Be straight up and man enough to answer the phone. That should take care of it.

plethora's avatar

@jazmina88 There are a number of ways that phone harassment can be conducted…trust me. And answering the phone may not only not take care of it, it may actually encourage it.

Captain_Fantasy's avatar

Telemarketers and collections agents prove that phone harassment exists.

crazyandbeautiful's avatar

@plethora thanks i dont see how i am being rude. i mean i didnt hear from him and im a just supposed to drop everything and make time for him? i think not. life goes on and he needs to move on. one of my friends suggested to change my number. i really dont think i should seeing ive had it for sometime now. oh i am trusting my gut. i think hes got someone else calling me. cause i have different numbers calling me at different hours. and its very annoying.

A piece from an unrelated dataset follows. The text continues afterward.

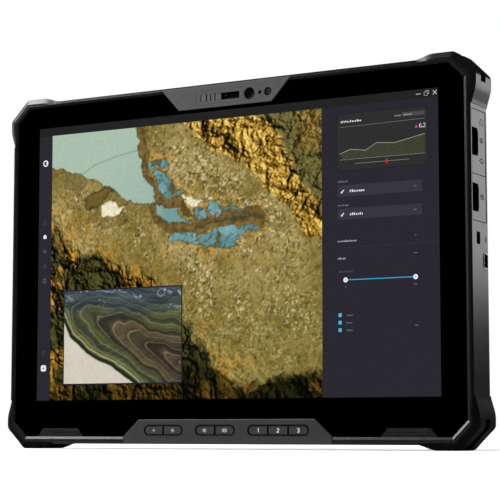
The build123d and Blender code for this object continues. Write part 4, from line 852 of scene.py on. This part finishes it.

crazyandbeautiful's avatar

@john thanks for the advice. i will really look into it. if it should continue. so far i have gotten 2 calls from a different number. not him. so i dont know if he got someone to call me so his number dont show up. i dont know this is odd. and getting to weird.

thriftymaid's avatar

Yes. But, your scenario does not rise to the level.

crazyandbeautiful's avatar

i think it does. i called back. it took him 2 weeks to call back. no i didnt tell him not to call. but wouldnt he get the hint im not in to this anymore? i dont need some wacko to stalk me. because i have been stalked before. and yes this time i will get the police involved i have no problem there.

plethora's avatar

Harassment can very well be a telephone call from a very nice person who speaks very nicely to you….but who does it over and over and over at exactly the same time on exactly the same day for weeks and weeks and weeks and weeks, but who is a pastor in your church and someone you do want to just tell to go to Hell and get out of your life, lest you feel like a big bad unreasonable guy, and of whom everyone would think ill. Numerous kind warnings, by phone and over lunch until finally finally he was told he was stalking and that he should stop immediately.

Wise up folks. Harassment can take many forms and is most assuredly not just heavy breathing….WTF!!!